We can’t tell people how to consume. We can suggest buying things that are important to them, what they’ll use what they’re looking for. But ultimately anything that you buy ever can end up in landfill if you let it end up in landfill. But we hope that our customers understand the impacts of their actions, that if they purchase these products in the hope of using them and implementing them, and stop using those single-use items.

Lauren at Package Free


on living in New York

(Laughs) I mostly just work and go home. So I’m either at my house, at the office or at Package Free.


on the future

I think it’s really hard to look into the future because 5 years ago I was working in a job where I was the lowest on a totem pole, in a consulting job. I would never have thought that I would start businesses and do all of the things that I’m doing. But no matter what I love starting businesses and love being in business, so anything that I can do to help continue the dialogue on sustainable business and sustainable practices will lead me where I end up.

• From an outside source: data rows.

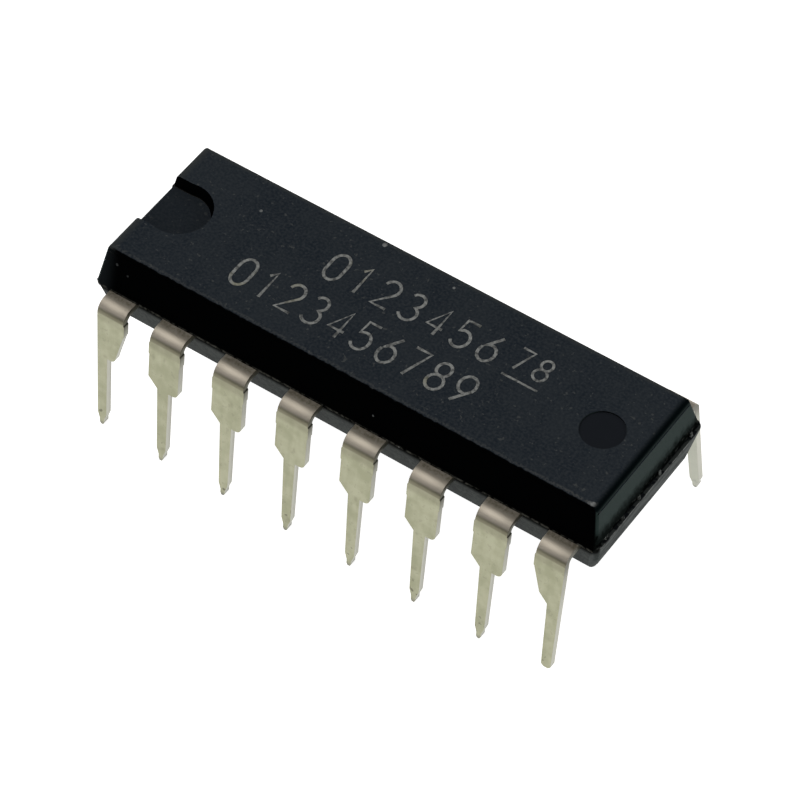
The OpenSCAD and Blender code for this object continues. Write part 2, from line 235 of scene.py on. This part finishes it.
floorSet = {
    "size": 1.6,
    "cuts": 7,
    "glow": 0.95,                     # the middle of the table is lit from below
    "glowFades": (0.055, 0.12),       # metres from the middle
    "mottle": (60, 3),
    "dark": (0.78, 0.78, 0.78),
    "pale": (0.82, 0.82, 0.82),
    "unlit": (0.0, 0.0, 0.0),
    "lit": (1.0, 1.0, 1.0),
}


def makeFloor(f):
    deselectAll()
    bpy.ops.mesh.primitive_plane_add(size=f["size"], location=(0, 0, 0))
    floor = bpy.context.object
    floor.name = "floor"
    bpy.ops.object.mode_set(mode="EDIT")
    bpy.ops.mesh.subdivide(number_cuts=f["cuts"])
    bpy.ops.object.mode_set(mode="OBJECT")
    fixed = {"Roughness": 0.9, "Specular IOR Level": 0.0, "Emission Strength": 1.0}
    finish, shader, place = newFinish("floorPanel", fixed)
    x, y = place.axes()[:2]
    glow = (x * x + y * y).root().fall(*f["glowFades"]) * f["glow"]
    wire(
        finish, shader,
        Base_Color=place.noise(*f["mottle"]).blend(f["dark"], f["pale"]),
        Emission_Color=glow.blend(f["unlit"], f["lit"]),
    )
    giveFinish(floor, finish)


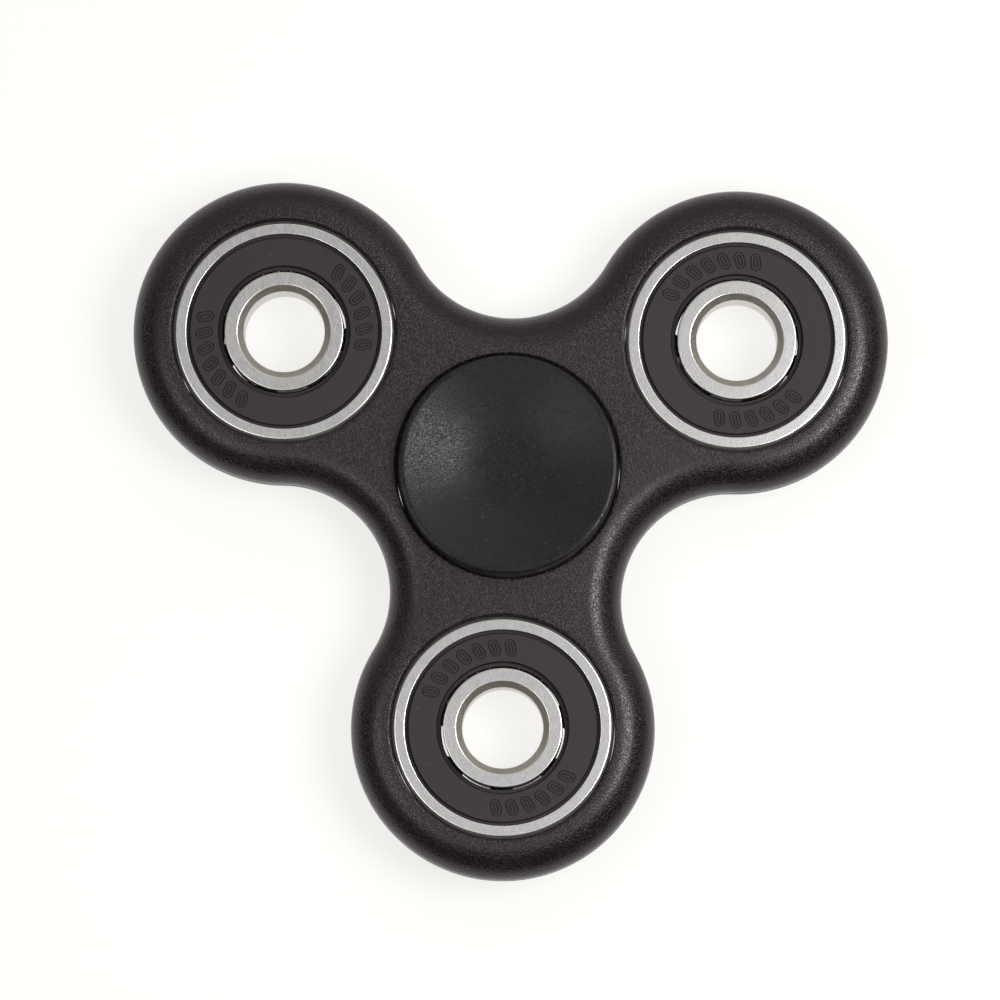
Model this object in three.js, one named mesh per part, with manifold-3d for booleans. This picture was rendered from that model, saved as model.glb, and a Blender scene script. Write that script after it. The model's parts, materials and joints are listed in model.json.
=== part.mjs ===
// A three-lobed fidget spinner: a moulded body with a ball bearing pressed into each lobe and
// one in the middle, and two finger caps that plug into the middle bearing.
// Millimetres, +Z up. The origin lies on the spin axis, halfway through the thickness.
// The caps and the middle bearing's inner ring stay still between finger and thumb,
// and everything else turns round them.

import * as THREE from 'three';
import { mergeVertices } from 'three/addons/utils/BufferGeometryUtils.js';
import Module from 'manifold-3d';

const wasm = await Module();
wasm.setup();

// ---- Driving dimensions, in millimetres and degrees ----

// Layout
const LOBES = { right: 30, left: 150, front: 270 }; // direction of each lobe from the spin axis
const LOBE_DISTANCE = 25.8; // spin axis to a lobe's bearing axis

// Body
const LOBE_RADIUS = 15;
const WAIST_DISTANCE = 14.85; // spin axis to the nearest point of a waist
const BODY_THICKNESS = 8;
const EDGE_INSET = 3.4; // how far the rounded edge reaches in from the outline
const SIDE_HEIGHT = 2; // upright band half-way up, between the rounded edges
const POCKET_GAP = 0.05;
const POCKET_CHAMFER = 0.3;

// Bearing, a standard 22 x 8 x 7 deep-groove size
const BEARING_OUTER = 11;
const BEARING_BORE = 4;
const BEARING_HALF_WIDTH = 3.5;
const OUTER_CHAMFER = 0.32;
const BORE_CHAMFER = 0.55;
const OUTER_FACE_INNER = 9.7; // inner edge of the outer ring's flat face
const INNER_FACE_OUTER = 5.9; // outer edge of the inner ring's flat face
const OUTER_SHOULDER = 9.1;
const SEAL_GROOVE_RADIUS = 9.95;
const SEAL_GROOVE_TOP = 3.05;
const SEAL_GROOVE_BOTTOM = 2.6;

// Balls and cage
const BALL_COUNT = 7;
const BALL_RADIUS = 1.9845;
const PITCH_RADIUS = 7.5;
const RACE_RADIUS = 2.15; // the grooves' section, a little over the ball's so the facets stay clear
const CAGE_INNER = 6.75;
const CAGE_OUTER = 8.25;
const CAGE_BOTTOM = -2.55;
const CAGE_TOP = 1;
const CAGE_POCKET_RADIUS = 2.15;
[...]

on what she thought she would end up as when she was a kid

President. For sure. (Laughs)

Lauren’s employee: Could still be doing that Lauren!

*Lauren laughs*

Lauren’s employee: First zero-waste president!

Lauren: At this point, the benchmark for becoming president is pretty low, so…


on what advice she would give to her teenage self

I wouldn’t. I don’t believe in shortcuts. I do believe in “work smarter not harder” but I think everything that happened in my past led me to where I am now. So I don’t believe in trying to “manipulate destiny” or anything like that. I would let myself struggle cause that’s how you learn.


on how she defines herself

I don’t.


on privacy

I feel like I’m both a private person and an open book, so there is nothing I’m not comfortable talking about.


on her dog Rose

She’s sleeping next to me. She’s the cutest ever. She was a lion for Halloween.

Lauren and some of her team dressed up as a rainbow for Halloween, earlier that day.


on her Halloween plans

I went out on Saturday night. I have a date tonight. (giggles)



Lauren, thank you for your time and hope we see you again sometime at Package Free!